• [ITEMS]:
* BEGIN *

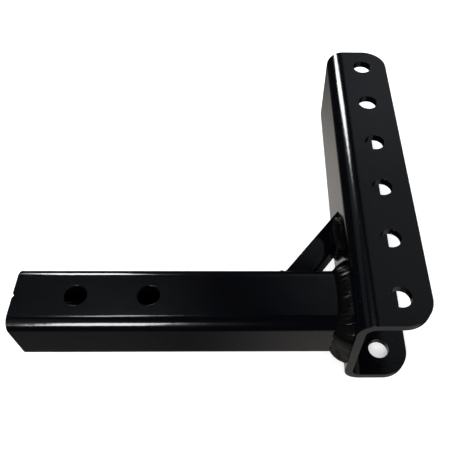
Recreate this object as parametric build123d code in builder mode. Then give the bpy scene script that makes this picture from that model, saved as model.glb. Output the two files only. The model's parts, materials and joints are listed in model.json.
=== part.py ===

* END *
* BEGIN *

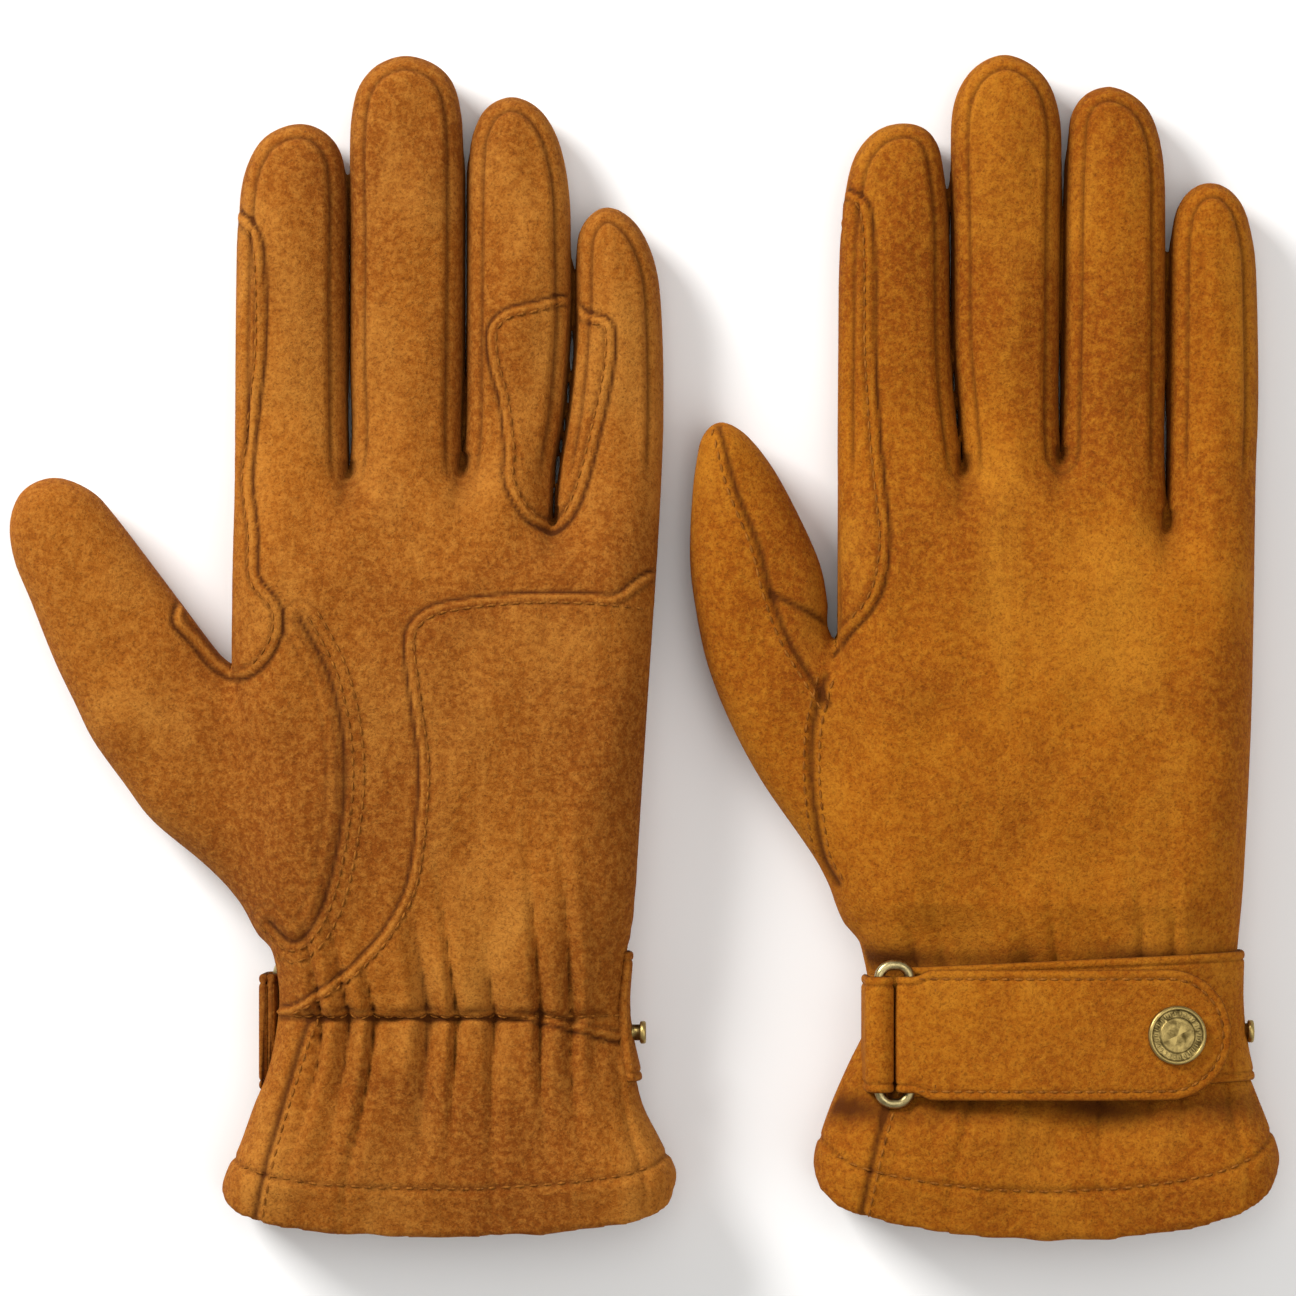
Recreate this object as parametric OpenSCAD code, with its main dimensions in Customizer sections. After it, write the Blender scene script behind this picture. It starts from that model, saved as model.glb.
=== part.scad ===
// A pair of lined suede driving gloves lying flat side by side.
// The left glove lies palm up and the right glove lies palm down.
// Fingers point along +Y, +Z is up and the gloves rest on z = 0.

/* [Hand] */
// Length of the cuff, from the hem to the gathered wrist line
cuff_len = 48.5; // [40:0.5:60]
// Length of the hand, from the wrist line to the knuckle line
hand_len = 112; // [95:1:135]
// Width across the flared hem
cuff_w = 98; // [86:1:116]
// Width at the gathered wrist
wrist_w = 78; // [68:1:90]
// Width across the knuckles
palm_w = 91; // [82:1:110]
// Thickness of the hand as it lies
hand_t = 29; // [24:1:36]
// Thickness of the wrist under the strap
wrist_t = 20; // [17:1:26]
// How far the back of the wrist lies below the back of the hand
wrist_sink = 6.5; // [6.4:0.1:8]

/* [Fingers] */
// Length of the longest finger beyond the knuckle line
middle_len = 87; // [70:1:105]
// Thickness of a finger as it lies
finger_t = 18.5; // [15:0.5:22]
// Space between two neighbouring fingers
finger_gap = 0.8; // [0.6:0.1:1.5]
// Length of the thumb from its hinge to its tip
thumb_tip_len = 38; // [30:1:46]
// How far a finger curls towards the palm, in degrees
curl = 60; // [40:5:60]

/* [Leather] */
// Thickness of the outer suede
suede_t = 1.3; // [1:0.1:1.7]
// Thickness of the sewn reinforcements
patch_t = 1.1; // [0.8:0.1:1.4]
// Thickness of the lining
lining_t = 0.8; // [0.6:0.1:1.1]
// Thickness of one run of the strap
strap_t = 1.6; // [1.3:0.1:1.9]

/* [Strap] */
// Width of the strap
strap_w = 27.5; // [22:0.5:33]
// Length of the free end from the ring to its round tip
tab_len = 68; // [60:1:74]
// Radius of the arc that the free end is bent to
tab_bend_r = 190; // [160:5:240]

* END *
* BEGIN *

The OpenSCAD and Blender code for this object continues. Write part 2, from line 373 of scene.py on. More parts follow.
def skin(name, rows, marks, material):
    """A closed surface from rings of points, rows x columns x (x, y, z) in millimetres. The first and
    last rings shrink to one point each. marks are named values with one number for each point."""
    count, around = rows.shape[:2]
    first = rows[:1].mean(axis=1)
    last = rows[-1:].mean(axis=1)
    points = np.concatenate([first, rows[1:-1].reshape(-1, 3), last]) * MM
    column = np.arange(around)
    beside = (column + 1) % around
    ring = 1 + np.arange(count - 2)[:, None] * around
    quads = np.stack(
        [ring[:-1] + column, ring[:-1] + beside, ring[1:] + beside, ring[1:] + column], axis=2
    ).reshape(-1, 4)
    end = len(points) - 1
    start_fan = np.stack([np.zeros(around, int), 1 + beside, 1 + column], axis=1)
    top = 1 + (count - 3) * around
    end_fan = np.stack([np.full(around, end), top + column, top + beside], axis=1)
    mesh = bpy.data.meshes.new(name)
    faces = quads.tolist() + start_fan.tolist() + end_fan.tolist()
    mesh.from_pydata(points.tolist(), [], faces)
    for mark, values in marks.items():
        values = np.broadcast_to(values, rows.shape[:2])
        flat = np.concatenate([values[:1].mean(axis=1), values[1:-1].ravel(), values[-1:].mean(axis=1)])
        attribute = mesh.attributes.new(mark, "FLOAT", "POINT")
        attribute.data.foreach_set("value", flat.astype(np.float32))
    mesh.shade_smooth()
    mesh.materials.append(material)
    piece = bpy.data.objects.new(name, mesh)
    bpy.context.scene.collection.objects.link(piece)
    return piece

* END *

• [WHAT THE TASK REQUIRES]:
Output the lines of the records above exactly as they appear, from the line containing "Recreate this object as parametric OpenSCAD" through the line containing "rest on z = 0.".

• [ANSWER TO THIS TASK]:
Recreate this object as parametric OpenSCAD code, with its main dimensions in Customizer sections. After it, write the Blender scene script behind this picture. It starts from that model, saved as model.glb.
=== part.scad ===
// A pair of lined suede driving gloves lying flat side by side.
// The left glove lies palm up and the right glove lies palm down.
// Fingers point along +Y, +Z is up and the gloves rest on z = 0.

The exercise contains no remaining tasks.